Separate view and edit states for assessments
Assessments were particularly complex due to their length, so clicking the edit button took users to a separate page. I also created a view-only state so users could see assessments without worrying about accidentally editing them.

Relative timestamps and colored icons for better readability
These helped users more quickly identify an action's type and relative age. (The absolute timestamps were still shown in expanded accordions for compliance reasons.) I'd originally designed these ideas for v0, but cut them from v1 in order to decrease initial scope.
Note from Caroline
I also began an initiative to use Storybook for our design system. I leveraged Cursor to create action history components like the redesigned accordions in Storybook, which the developer, Farhan, then imported into the Pathways codebase. It's been really cool to work more closely with engineering and hold Pathways to higher standards of design quality.

Final result
Understand care managers' interactions with a patient, all in one place.

Successes
- A unified timeline of patient interactions helped care managers quickly review a patient's history of care and reduce switching between tabs.
- Care managers could more easily collaborate by seeing other users' engagement with a patient, making patient handoffs smoother and reducing miscommunication.
- Simpler, more intuitive workflows for adding, editing, and reviewing actions made it easier for users to learn to use Pathways.
Learnings
It's important to user test interactive flows, not just static screens.
The more nuanced interactions of the action history, such as the collapsed states for accordions, were easy for users to miss when looking at static designs. If I'd realized this sooner, v1 would likely have been better received.

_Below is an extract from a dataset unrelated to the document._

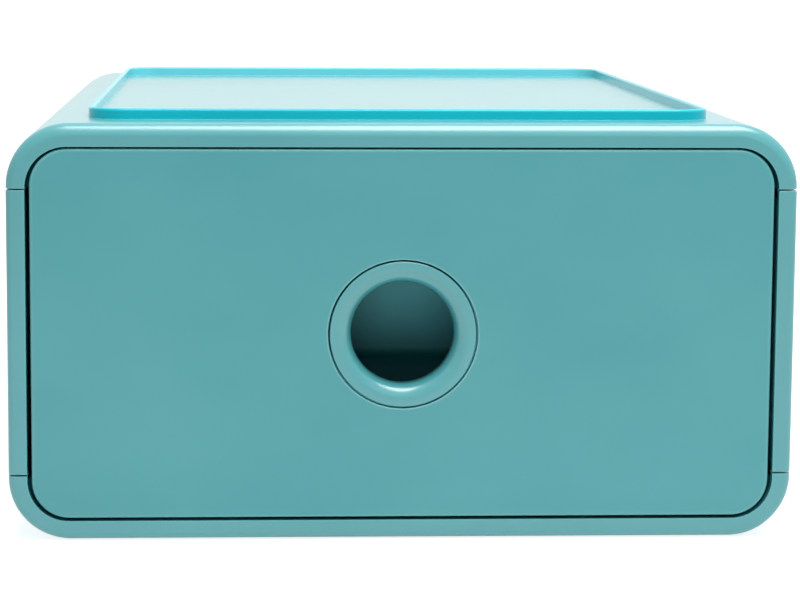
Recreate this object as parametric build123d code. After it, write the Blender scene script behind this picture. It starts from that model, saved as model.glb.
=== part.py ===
from build123d import *
import os

os.makedirs("parts", exist_ok=True)

# Stackable drawer box: a rounded casing made of a top shell, a bottom shell, two side panels
# and a back panel, with one drawer that slides out of its front.
# X runs across the front, Y from front to back and Z up. The origin is the centre of the base.

# casing
case_width = 260.0
case_depth = 320.0
case_height = 137.8
case_corner = 20.5
wall = 3.0
corner_thickening = 1.0
front_edge = 2.0
back_edge = 1.2
seam_offset = 21.5  # from the casing's top and bottom to the seams beside the side panels
seam_bevel = 0.35

# frame round the drawer front
frame_side = 6.3
frame_top = 7.6
frame_bottom = 6.2
frame_depth = 10.0

# ledges in the frame's corners that the drawer front closes against
stop_reach = 2.2
stop_thickness = 2.6
stop_clearance = 0.4

# stacking rim on top, and the recess under the base that takes the rim of the box below
rim_side_margin = 25.3
rim_end_margin = 19.3
rim_height = 3.6
rim_wall = 2.0
rim_corner = 13.0
rim_edge = 0.6
recess_depth = 4.4
stack_clearance = 0.8

# lips of the shells that lap inside the side panels
lip_height = 3.0
lip_thickness = 1.2
lip_setback = 2.5
lap_clearance = 0.15

# foot pads, seated in the strips before and behind the recess
foot_stand = 0.6
foot_seat = 1.2
foot_length = 26.0
foot_width = 6.6
foot_corner = 2.4
foot_side_margin = 46.0  # from the casing's side to the middle of a pad
foot_clearance = 0.15

# back panel, held between a ledge and low catches
back_thickness = 3.0
back_inset = 2.0
back_clearance = 0.2
field_margin = 15.0
field_corner = 9.0
field_depth = 0.9
ledge_reach = 2.0
ledge_thickness = 2.0
catch_reach = 0.9
catch_length = 30.0
catch_thickness = 1.0
catch_spacing = 120.0
catch_clearance = 0.1

# drawer front
gap_side = 1.2
gap_top = 0.6
gap_bottom = 1.0
face_thickness = 3.2
face_edge = 0.9
peg_radius = 2.4
peg_reach = 1.5  # how far a peg stands out behind the tub's front wall
peg_edge = 0.5
peg_spacing = 180.0
peg_rise = 68.0
peg_clearance = 0.2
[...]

Starting a Storybook to document key components helped close the gap between design and development.
This sped up design → dev time and resulted in more pixel-perfect components, while lowering the time spent on design QA.

Be mindful when you're having users change their existing workflow.
Healthcare is filled with complex requirements and context, so it's important to strike a balance between forming your own opinion on how workflows should work vs. patronizing your users. Collaborating with stakeholders and getting buy-in early on is essential, rather than dropping huge changes unexpectedly in their lap.

Discuss your rollout strategy and order of implementation.
For example, when shipping v2, it was important to deliver inline adding first to our users—a key piece of functionality that would improve their quality of life—over visual-only changes like the colored icons.
By shipping incrementally and prioritizing the most important functionality, users felt more heard about their concerns and had time to adjust to the changes.